> [What this task involves]: Tally the lines containing the word "JSON", and report the tally alone.

-------- Supplied entries --------

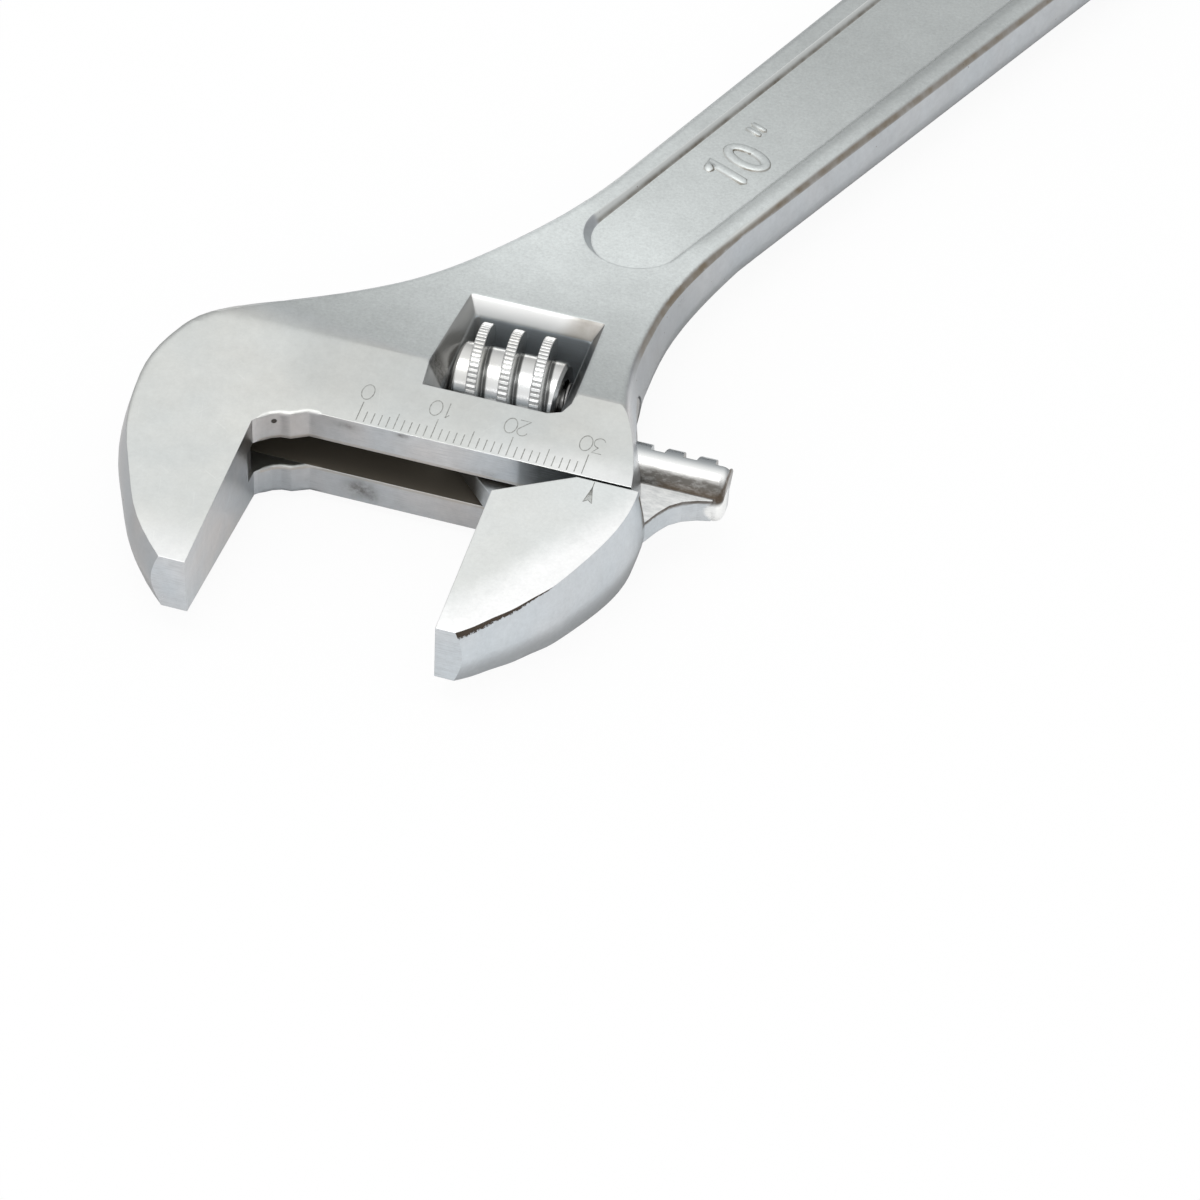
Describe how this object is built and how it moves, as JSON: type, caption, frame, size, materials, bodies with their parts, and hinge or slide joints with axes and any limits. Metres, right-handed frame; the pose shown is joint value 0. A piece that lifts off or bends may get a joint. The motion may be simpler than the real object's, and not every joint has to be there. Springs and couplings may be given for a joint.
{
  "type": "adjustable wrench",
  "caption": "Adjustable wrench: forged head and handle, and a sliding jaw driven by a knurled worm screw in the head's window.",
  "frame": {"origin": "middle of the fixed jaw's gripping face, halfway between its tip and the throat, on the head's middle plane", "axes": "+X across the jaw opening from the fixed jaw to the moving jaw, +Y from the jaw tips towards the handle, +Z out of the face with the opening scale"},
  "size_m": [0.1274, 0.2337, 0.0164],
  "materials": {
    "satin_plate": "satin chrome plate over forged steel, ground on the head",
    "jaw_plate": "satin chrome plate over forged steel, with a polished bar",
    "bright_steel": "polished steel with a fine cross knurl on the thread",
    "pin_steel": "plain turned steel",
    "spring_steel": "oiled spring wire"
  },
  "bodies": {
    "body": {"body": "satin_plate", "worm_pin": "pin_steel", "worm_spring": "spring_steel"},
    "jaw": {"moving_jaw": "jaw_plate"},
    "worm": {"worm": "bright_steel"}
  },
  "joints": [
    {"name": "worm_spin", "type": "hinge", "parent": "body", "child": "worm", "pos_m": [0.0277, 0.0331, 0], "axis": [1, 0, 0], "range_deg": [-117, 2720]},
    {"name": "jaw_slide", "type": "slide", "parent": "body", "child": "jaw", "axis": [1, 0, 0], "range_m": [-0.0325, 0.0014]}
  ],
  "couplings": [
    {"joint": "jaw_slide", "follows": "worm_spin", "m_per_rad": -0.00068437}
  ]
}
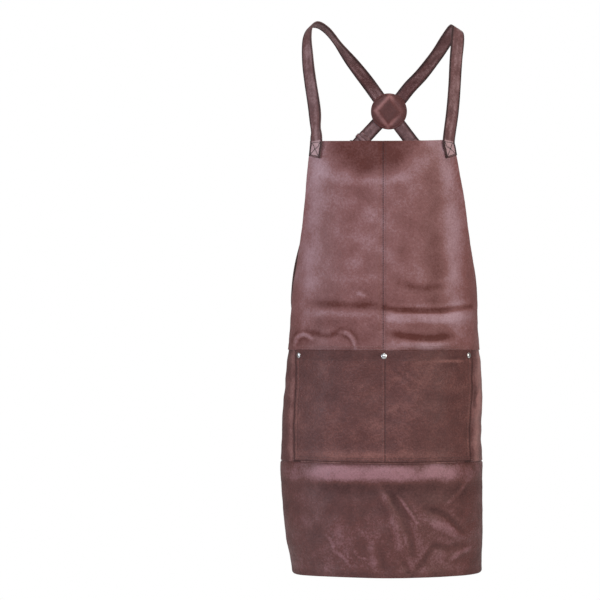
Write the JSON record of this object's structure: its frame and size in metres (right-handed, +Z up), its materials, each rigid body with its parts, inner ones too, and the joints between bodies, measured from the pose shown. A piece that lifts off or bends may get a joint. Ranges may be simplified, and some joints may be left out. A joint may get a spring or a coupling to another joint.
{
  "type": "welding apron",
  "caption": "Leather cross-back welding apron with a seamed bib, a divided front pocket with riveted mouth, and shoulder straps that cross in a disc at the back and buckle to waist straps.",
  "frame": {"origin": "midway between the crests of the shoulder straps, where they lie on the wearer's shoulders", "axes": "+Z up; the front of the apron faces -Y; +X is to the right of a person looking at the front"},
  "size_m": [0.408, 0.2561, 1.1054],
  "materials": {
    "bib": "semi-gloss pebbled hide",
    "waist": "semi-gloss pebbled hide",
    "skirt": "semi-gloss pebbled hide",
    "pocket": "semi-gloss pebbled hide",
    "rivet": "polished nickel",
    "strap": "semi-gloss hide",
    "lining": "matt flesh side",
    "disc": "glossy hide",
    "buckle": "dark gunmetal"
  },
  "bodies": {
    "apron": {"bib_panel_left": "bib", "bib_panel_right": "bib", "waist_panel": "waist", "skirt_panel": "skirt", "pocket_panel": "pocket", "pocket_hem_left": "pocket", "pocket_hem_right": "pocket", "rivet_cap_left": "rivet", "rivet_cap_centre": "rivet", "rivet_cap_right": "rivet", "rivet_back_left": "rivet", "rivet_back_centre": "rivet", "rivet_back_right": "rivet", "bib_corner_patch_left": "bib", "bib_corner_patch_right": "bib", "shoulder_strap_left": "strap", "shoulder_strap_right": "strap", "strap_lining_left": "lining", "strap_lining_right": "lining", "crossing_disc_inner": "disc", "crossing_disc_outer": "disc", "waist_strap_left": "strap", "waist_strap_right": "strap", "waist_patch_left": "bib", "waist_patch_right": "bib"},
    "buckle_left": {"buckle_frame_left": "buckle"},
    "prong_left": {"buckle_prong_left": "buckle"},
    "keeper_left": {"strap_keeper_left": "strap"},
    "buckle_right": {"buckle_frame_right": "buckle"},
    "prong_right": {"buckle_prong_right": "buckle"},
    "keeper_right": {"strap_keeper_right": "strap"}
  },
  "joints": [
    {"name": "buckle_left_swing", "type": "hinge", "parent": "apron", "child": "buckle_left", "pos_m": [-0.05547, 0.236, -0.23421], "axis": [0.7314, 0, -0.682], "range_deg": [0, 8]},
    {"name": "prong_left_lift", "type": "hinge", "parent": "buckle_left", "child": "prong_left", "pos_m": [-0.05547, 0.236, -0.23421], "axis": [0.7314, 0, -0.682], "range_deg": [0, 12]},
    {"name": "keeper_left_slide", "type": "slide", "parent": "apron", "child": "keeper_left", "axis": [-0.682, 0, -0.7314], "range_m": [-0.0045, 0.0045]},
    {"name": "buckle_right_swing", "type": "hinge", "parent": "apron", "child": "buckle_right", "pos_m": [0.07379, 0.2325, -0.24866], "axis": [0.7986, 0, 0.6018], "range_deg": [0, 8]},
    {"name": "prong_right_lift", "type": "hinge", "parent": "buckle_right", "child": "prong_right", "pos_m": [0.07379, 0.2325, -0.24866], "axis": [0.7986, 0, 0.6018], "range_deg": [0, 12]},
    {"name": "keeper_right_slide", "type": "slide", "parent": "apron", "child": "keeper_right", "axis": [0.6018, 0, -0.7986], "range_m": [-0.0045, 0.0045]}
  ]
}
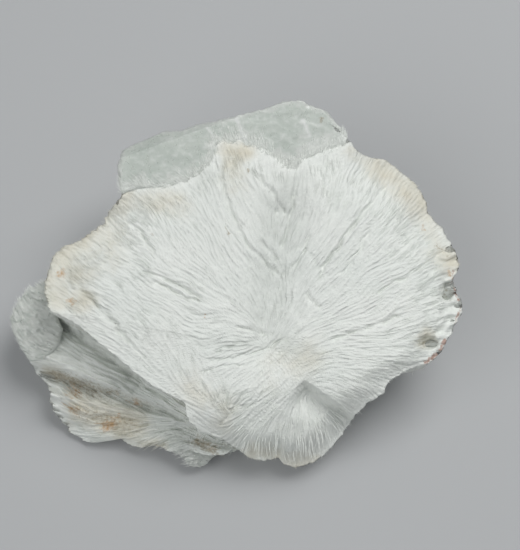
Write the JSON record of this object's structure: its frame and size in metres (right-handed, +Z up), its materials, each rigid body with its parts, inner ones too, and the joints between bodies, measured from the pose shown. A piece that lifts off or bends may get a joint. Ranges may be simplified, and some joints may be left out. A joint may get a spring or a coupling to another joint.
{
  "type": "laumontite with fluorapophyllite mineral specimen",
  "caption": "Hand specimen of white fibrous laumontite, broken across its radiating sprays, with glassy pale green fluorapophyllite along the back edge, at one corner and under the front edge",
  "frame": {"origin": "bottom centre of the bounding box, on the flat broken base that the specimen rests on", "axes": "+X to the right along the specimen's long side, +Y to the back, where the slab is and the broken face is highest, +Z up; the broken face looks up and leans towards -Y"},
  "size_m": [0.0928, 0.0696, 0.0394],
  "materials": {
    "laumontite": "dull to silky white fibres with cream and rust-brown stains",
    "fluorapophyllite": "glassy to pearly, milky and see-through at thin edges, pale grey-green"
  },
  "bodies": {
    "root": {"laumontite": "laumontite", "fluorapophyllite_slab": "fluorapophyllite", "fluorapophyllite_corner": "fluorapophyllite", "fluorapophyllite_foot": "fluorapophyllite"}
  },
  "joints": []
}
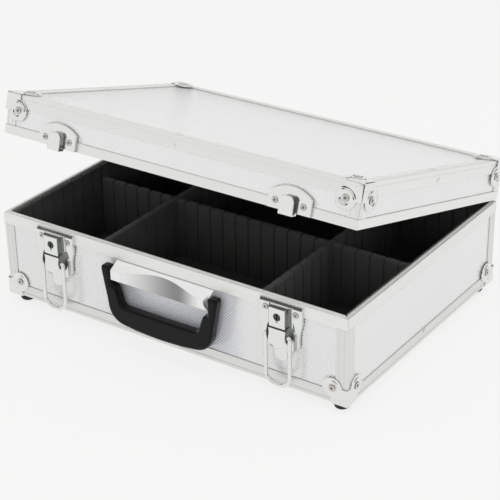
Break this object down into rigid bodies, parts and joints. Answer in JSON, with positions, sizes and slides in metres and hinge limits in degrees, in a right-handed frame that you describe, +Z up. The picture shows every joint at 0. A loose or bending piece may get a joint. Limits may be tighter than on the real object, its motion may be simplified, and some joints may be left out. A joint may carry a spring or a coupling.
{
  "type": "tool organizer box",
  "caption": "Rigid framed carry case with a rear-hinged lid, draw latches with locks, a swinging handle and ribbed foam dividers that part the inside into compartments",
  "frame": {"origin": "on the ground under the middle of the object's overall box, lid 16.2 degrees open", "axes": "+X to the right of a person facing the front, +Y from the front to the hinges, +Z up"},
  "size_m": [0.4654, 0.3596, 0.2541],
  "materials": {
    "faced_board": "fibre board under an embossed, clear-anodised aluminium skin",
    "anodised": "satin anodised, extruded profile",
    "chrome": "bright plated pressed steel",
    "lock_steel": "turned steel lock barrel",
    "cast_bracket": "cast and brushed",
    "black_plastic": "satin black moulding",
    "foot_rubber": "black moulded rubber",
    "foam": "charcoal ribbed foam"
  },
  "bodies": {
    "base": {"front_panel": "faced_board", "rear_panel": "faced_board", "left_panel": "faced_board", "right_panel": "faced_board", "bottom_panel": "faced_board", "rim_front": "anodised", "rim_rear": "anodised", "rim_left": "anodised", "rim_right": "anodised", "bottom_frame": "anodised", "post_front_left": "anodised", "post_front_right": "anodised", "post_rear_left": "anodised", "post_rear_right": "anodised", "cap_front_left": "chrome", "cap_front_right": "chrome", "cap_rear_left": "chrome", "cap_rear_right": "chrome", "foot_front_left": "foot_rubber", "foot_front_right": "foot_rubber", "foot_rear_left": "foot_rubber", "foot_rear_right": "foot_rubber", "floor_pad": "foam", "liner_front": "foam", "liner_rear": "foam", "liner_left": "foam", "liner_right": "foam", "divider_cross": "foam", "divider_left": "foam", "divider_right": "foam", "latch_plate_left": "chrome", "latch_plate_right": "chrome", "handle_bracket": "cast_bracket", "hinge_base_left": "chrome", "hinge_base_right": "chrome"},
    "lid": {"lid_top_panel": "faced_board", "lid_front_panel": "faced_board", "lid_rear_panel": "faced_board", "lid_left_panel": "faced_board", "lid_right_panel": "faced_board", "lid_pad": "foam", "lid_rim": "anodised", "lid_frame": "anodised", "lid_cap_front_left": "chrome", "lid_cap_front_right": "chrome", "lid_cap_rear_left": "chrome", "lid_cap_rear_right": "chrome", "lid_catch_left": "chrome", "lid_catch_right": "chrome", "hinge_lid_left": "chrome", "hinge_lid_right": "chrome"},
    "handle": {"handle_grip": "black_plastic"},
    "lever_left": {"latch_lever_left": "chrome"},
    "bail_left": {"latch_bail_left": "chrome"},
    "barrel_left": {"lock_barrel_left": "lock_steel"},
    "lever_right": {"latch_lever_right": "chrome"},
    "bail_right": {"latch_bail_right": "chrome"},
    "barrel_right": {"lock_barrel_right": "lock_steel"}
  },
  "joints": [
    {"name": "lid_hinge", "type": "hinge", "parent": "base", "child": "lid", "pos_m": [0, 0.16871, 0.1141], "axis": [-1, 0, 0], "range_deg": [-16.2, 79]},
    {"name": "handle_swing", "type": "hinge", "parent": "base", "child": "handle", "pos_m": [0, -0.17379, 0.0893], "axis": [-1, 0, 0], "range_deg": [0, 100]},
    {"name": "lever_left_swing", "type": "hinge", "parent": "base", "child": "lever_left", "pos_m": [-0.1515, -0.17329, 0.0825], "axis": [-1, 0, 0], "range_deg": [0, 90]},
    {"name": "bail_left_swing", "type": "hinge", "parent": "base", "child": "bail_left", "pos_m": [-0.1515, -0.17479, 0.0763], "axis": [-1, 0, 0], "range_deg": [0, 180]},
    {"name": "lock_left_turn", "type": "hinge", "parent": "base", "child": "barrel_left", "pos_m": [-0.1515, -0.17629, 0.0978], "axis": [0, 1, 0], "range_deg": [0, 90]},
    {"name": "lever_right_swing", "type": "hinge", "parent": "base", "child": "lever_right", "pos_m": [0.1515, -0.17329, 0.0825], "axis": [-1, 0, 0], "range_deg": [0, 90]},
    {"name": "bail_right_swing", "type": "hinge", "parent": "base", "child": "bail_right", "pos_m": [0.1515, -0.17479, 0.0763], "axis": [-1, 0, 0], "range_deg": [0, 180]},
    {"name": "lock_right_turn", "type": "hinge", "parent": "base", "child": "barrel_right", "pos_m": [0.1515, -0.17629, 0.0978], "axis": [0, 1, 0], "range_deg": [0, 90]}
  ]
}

--------

> [Task response]: 4